Accidents are bad but left-overs are even worse. I wish people would think more about long-term problems with spent fuel rods. I don't think that burying them is a viable solution as the Asse mine in Germany shows.
The Asse is a people problem, caused by incompetence. Look who is responsible for it, if you like to ;)
Furthermore, to my knowledge there is no higly radioactive stuff stored down there, just some recklessly offloaded cans with cleaning clothes, and such. Again, incompetence and recklessness.
As of now, anything highly radioactive is stored above ground in 'Castor' either under clear skies, or light halls there, or as 'Zwischenlager' on the grounds of NPPs, maybe sometimes exported to make it a problem of other people, as usual...
Anyways, we could possibly transmutate it, like it is researched in Mol, Belgium, 'burn' its full potential in liquid-salt reactors, whatever. This whole longterm storage concept is shizophrenic thinking, because we didn't really research nuclear further, after we had working reactors based on (upscaled)military applications for economic, political, whatever reasons.
I am sure that we will experience very expensive disasters with renewable energy in the next few dozen years.

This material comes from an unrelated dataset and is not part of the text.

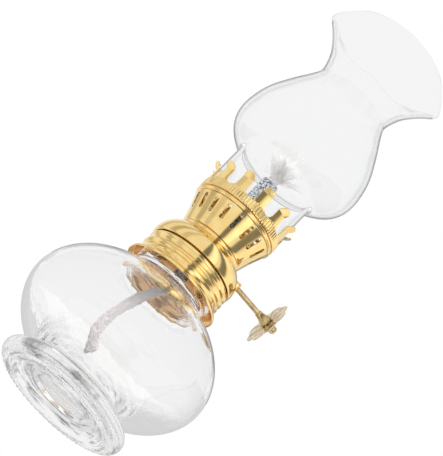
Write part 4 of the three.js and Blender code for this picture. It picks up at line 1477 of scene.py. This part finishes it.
def make_camera(stage):
    """The camera looks at the aim point from the given turn, height and distance, and rolls about its line
    of sight."""
    back = view_back(stage)
    level = Vector((0, 0, 1)).cross(back).normalized()
    upright = back.cross(level)
    right = math.cos(stage.roll) * level + math.sin(stage.roll) * upright
    up = math.cos(stage.roll) * upright - math.sin(stage.roll) * level
    data = bpy.data.cameras.new("Camera")
    data.lens = stage.lens
    data.clip_start = 0.01
    camera = bpy.data.objects.new("Camera", data)
    turn = Matrix((right, up, back)).transposed().to_4x4()
    camera.matrix_world = Matrix.Translation(Vector(stage.aim) + back * stage.distance) @ turn
    bpy.context.scene.collection.objects.link(camera)
    bpy.context.scene.camera = camera


def studio_bands(tree, direction):
    """Brightness of the studio in a direction: 1, changed towards each band's brightness where the
    direction's level part comes near the band's own."""
    level = level_part(tree, direction)[1]
    light = 1.0
    for turn, half_width, brightness in STUDIO_BANDS:
        turn = math.radians(turn)
        facing = vector_math(tree, "DOT_PRODUCT", level, (math.cos(turn), math.sin(turn), 0))
        outer = math.cos(math.radians(half_width * 1.4))
        inner = math.cos(math.radians(half_width * 0.6))
        near = ranged(tree, facing, outer, inner, 1.0, brightness)
        light = math_node(tree, "MULTIPLY", light, near)
    return light


def glass_light(tree, turned_back, once, more):
    """Brightness of the studio to light that glass has turned back: one level after the first turn, and
    another from the second on."""
    again = ranged(tree, turned_back, 1.0, 2.0, smooth=False)
    return mixed_numbers(tree, again, once, more)


def make_world(stage):
    """White to the camera, an even level for plain surfaces, and a studio of white walls with dark and
    bright bands for what metal reflects. Clear glass shows the room nearly white. What glass itself mirrors
    is white too, but for a dark screen straight behind the lamp, which draws its outlines, and light that
    keeps turning back inside it comes from the room's darker parts."""
    world = bpy.data.worlds.new("Studio")
    world.use_nodes = True
    tree = world.node_tree
    tree.nodes.clear()
    ray = add_node(tree, "ShaderNodeLightPath").outputs
    turned_back = ray["Glossy Depth"]
    direction = add_node(tree, "ShaderNodeTexCoord").outputs["Generated"]
    lower = ranged(tree, height_part(tree, direction), *DIM_BELOW)
    mirrored = math_node(tree, "MULTIPLY", studio_bands(tree, direction), lower)
    behind = vector_math(tree, "DOT_PRODUCT", direction, -view_back(stage))
    once = ranged(tree, behind, SCREEN_EDGE, SCREEN_CORE, stage.glare, stage.screen)
    more = ranged(tree, mirrored, 0.0, 1.0, INSIDE_LEAST * stage.inside, stage.inside, smooth=False)
    in_glass = glass_light(tree, turned_back, once, more)
    spent = ranged(tree, ray["Transmission Depth"], *DIM_THROUGH, smooth=False)
    lit = ranged(tree, ray["Diffuse Depth"], 0.0, 1.0, stage.clear, stage.lit_through, smooth=False)
    clear = math_node(tree, "MULTIPLY", spent, lit)
    any_turn = math_node(tree, "MINIMUM", turned_back, 1.0)
    through_glass = mixed_numbers(tree, any_turn, clear, in_glass)
    sharp = mixed_numbers(tree, ray["Is Singular Ray"], mirrored, in_glass)
    through = ray["Is Transmission Ray"]
    reflected = math_node(tree, "SUBTRACT", ray["Is Glossy Ray"], through, clamp=True)
    level = ray["Is Camera Ray"]
    for kind, brightness in (
        (ray["Is Diffuse Ray"], stage.day),
        (reflected, sharp),
        (through, through_glass),
    ):
        share = math_node(tree, "MULTIPLY", kind, brightness)
        level = math_node(tree, "ADD", level, share)
    light = add_node(tree, "ShaderNodeBackground", {"Color": WHITE, "Strength": level})
    add_node(tree, "ShaderNodeOutputWorld", {"Surface": light.outputs[0]})
    bpy.context.scene.world = world


def make_key_lamp(stage):
    """The soft square key lamp, which faces the camera's aim point. Metal and glass don't mirror it."""
    data = bpy.data.lights.new("Key", "AREA")
    data.size = KEY_SIZE
    data.energy = stage.key
    lamp = bpy.data.objects.new("Key", data)
    lamp.visible_glossy = False
    lamp.visible_transmission = False
    turn = (Vector(stage.aim) - Vector(KEY_PLACE)).to_track_quat("-Z", "Y").to_matrix().to_4x4()
    lamp.matrix_world = Matrix.Translation(KEY_PLACE) @ turn
    bpy.context.scene.collection.objects.link(lamp)


def white_light(tree, level):
    """Plain white at a level, whatever lights it."""
    return add_node(tree, "ShaderNodeEmission", {"Color": WHITE, "Strength": level}).outputs[0]


def shown_where(tree, share, first, second):
    """The first shader where the share is 0, and the second where it is 1."""
    return add_node(tree, "ShaderNodeMixShader", {0: share, 1: first, 2: second}).outputs[0]


def nothing(tree):
    """A surface that can't be seen."""
    return add_node(tree, "ShaderNodeBsdfTransparent").outputs[0]


def make_floor(stage):
    """A pale round floor just under the foot: rings of quads round the axis, level everywhere. It can't be
    seen from below and fades out towards its edge. Metal mirrors the studio's bands in it, glass shows it
    plain white, and what polished glass mirrors of it has the levels that the world has in glass."""
    rings = np.array([(radius, FLOOR_HEIGHT) for radius in FLOOR_RINGS])
    floor = surface("Floor", turned(rings, 96)[::-1])
    material, tree = new_material("floor")
    place = object_place(tree)
    ray = add_node(tree, "ShaderNodeLightPath").outputs
    below = add_node(tree, "ShaderNodeNewGeometry").outputs["Backfacing"]
    paint = {"Color": (*stage.floor_colour, 1.0)}
    paper = add_node(tree, "ShaderNodeBsdfDiffuse", paint).outputs[0]
    turned_back = math_node(tree, "MULTIPLY", ray["Is Singular Ray"], ray["Glossy Depth"])
    in_glass = glass_light(tree, turned_back, stage.glare, stage.inside)
    in_metal = mixed_numbers(tree, ray["Is Transmission Ray"], studio_bands(tree, place), 1.0)
    polished = math_node(tree, "MINIMUM", turned_back, 1.0)
    level = mixed_numbers(tree, polished, in_metal, in_glass)
    shiny = math_node(tree, "MAXIMUM", ray["Is Glossy Ray"], ray["Is Transmission Ray"])
    seen = shown_where(tree, shiny, paper, white_light(tree, level))
    faded = ranged(tree, vector_math(tree, "LENGTH", place), *FLOOR_FADE)
    hidden = math_node(tree, "MAXIMUM", below, faded)
    show(tree, shown_where(tree, hidden, seen, nothing(tree)))
    floor.data.materials.append(material)


def make_card(stage):
    """A dark studio card that only polished glass mirrors. It lies on the floor beside the font and turns up
    into a low wall. Each point of its profile is carried round the axis from the angle where it begins, and
    the card is darker along the edge where it begins."""
    radius, height, begins = np.array(CARD_PROFILE).T[:, :, None]
    share = np.linspace(0, 1, 60)[None]
    angle = np.radians(begins) + (math.radians(CARD_ENDS) - np.radians(begins)) * share
    card = surface("Card", round_axis(radius, angle, height), wrap_columns=False)
    material, tree = new_material("card")
    ray = add_node(tree, "ShaderNodeLightPath").outputs
    turned_back = math_node(tree, "MINIMUM", ray["Glossy Depth"], 1.0)
    seen = math_node(tree, "MULTIPLY", turned_back, ray["Is Singular Ray"])
    sheet = add_node(tree, "ShaderNodeTexCoord").outputs["UV"]
    from_edge = add_node(tree, "ShaderNodeSeparateXYZ", {0: sheet}).outputs[0]
    level = ranged(tree, from_edge, *CARD_EDGE, CARD_EDGE_SHARE * stage.card, stage.card)
    show(tree, shown_where(tree, seen, nothing(tree), white_light(tree, level)))
    card.data.materials.append(material)


def make_stage(stage):
    """Camera, world, lamp, floor and card, and the plain view transform."""
    make_camera(stage)
    make_world(stage)
    make_key_lamp(stage)
    make_floor(stage)
    make_card(stage)
    bpy.context.scene.view_settings.view_transform = "Standard"


# ---------------------------------------------------------------- operators and panel


class StageOperator(bpy.types.Operator):
    """Make the camera, the light and the floor"""

    bl_idname = "oil_lamp.make_stage"
    bl_label = "Stage"

    def execute(self, context):
        make_stage(context.scene.lamp_stage)
        return {"FINISHED"}


class TailOperator(bpy.types.Operator):
    """Make the wick's loose tail"""

    bl_idname = "oil_lamp.make_tail"
    bl_label = "Wick tail"

    def execute(self, context):
        make_tail(context.scene.lamp_wick)
        return {"FINISHED"}


class WickOperator(bpy.types.Operator):
    """Make the braided wick and its frayed head"""

    bl_idname = "oil_lamp.make_wick"
    bl_label = "Wick"

    def execute(self, context):
        make_core()
        make_tuft(context.scene.lamp_wick)
        return {"FINISHED"}


class FontOperator(bpy.types.Operator):
    """Make the glass font"""

    bl_idname = "oil_lamp.make_font"
    bl_label = "Glass font"

    def execute(self, context):
        make_font(context.scene.lamp_font)
        return {"FINISHED"}


class ChimneyOperator(bpy.types.Operator):
    """Make the glass chimney"""

    bl_idname = "oil_lamp.make_chimney"
    bl_label = "Glass chimney"

    def execute(self, context):
        make_chimney(context.scene.lamp_chimney)
        return {"FINISHED"}


class ShellOperator(bpy.types.Operator):
    """Make the collar, the dome and the pierced cone"""

    bl_idname = "oil_lamp.make_shell"
    bl_label = "Burner shell"

    def execute(self, context):
        burner = context.scene.lamp_burner
        make_collar(burner)
        make_dome(burner)
        make_cone(burner)
        return {"FINISHED"}


class GalleryOperator(bpy.types.Operator):
    """Make the bead, the pronged gallery, the air diffuser and the wick tube"""

    bl_idname = "oil_lamp.make_gallery"
    bl_label = "Gallery"

    def execute(self, context):
        make_bead()
        make_gallery(context.scene.lamp_burner)
        make_diffuser()
        make_tube()
        return {"FINISHED"}


class KnobOperator(bpy.types.Operator):
    """Make the spindle, its bushing, the hub, the thumb wheel and the nub"""

    bl_idname = "oil_lamp.make_knob"
    bl_label = "Wick knob"

    def execute(self, context):
        make_rod()
        make_hub()
        make_thumb_wheel(context.scene.lamp_knob)
        return {"FINISHED"}


class WorksOperator(bpy.types.Operator):
    """Finish the CAD nodes that stay: the plate, the feed's works and the gasket"""

    bl_idname = "oil_lamp.finish_works"
    bl_label = "Inner works"

    def execute(self, context):
        finish_kept_nodes()
        return {"FINISHED"}


SETTINGS = {
    "lamp_stage": StageSettings,
    "lamp_font": FontSettings,
    "lamp_chimney": ChimneySettings,
    "lamp_burner": BurnerSettings,
    "lamp_knob": KnobSettings,
    "lamp_wick": WickSettings,
}
OPERATORS = [
    StageOperator,
    TailOperator,
    WickOperator,
    FontOperator,
    ChimneyOperator,
    ShellOperator,
    GalleryOperator,
    KnobOperator,
    WorksOperator,
]


class LampPanel(bpy.types.Panel):
    """The lamp's settings, and a button for each group of pieces"""

    bl_idname = "VIEW3D_PT_oil_lamp"
    bl_label = "Oil Lamp"
    bl_space_type = "VIEW_3D"
    bl_region_type = "UI"
    bl_category = "Oil Lamp"

    def draw(self, context):
        for operator in OPERATORS:
            self.layout.operator(operator.bl_idname)
        for name, settings in SETTINGS.items():
            box = self.layout.box()
            for key in settings.__annotations__:
                box.prop(getattr(context.scene, name), key)


def register():
    for settings in SETTINGS.values():
        bpy.utils.register_class(settings)
    for name, settings in SETTINGS.items():
        setattr(bpy.types.Scene, name, PointerProperty(type=settings))
    for operator in OPERATORS:
        bpy.utils.register_class(operator)
    bpy.utils.register_class(LampPanel)


def unregister():
    bpy.utils.unregister_class(LampPanel)
    for operator in reversed(OPERATORS):
        bpy.utils.unregister_class(operator)
    for name in SETTINGS:
        delattr(bpy.types.Scene, name)
    for settings in reversed(SETTINGS.values()):
        bpy.utils.unregister_class(settings)


def main():
    """Registers the add-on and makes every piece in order."""
    register()
    for operator in OPERATORS:
        group, name = operator.bl_idname.split(".")
        getattr(getattr(bpy.ops, group), name)()


if __name__ == "__main__":
    main()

edit: Another thing regarding long term storage in 'geologic times'. If some group in 100.000 years. or later comes across this, and doesn't know how to handle it, why should I care about those stupid morons?
For all I care they discovered the curse of the atomic pharaos, and deserve it! Degraded bitches!
but, if coal burning continues to pump out carbon dioxide into our atmosphere and eventually completely upend any semblance of stable environment... wouldn’t it be preferred to make not doing that a priority?
And what happens when there's a storm? Renewables alone can't provide all the power needed over extended periods of time without very significant storage, for which there is no large scale cost effective solution actually implemented.
It took a tsunami on an unmaintained nuclear power plant to cause Fukushima.
It took the russians lifting off _every single security mechanism_ to cause Chernobyl.
The ojer major incidents like Three Mile Island are just "well, security measures have failed, we didn't have enough fallbacks. It's broken now. Light irradiation around but nothing major".
So, no, nuclear power doesn't stop for anything but the absolute worst conditions. As for the "doing even worse" part, two can play that game: hydro is renewable and yet killed hundreds of thousands. Oh no, stop hydro!
Chernobyl has done less damage and had less impact on those millions of people than the totally routine burning of coal. I grew up in a coal mining region; I fully expect more people suffer negative health outcomes when coal works as expected than in a Class 7 nuclear catastrophe. We just don't count the health impacts properly because it is too hard to prove cause and effect.
The overwhelming safety of the nuclear process makes the failures look bad, because we aren't used to nuclear plants producing detectable levels of ambient pollution.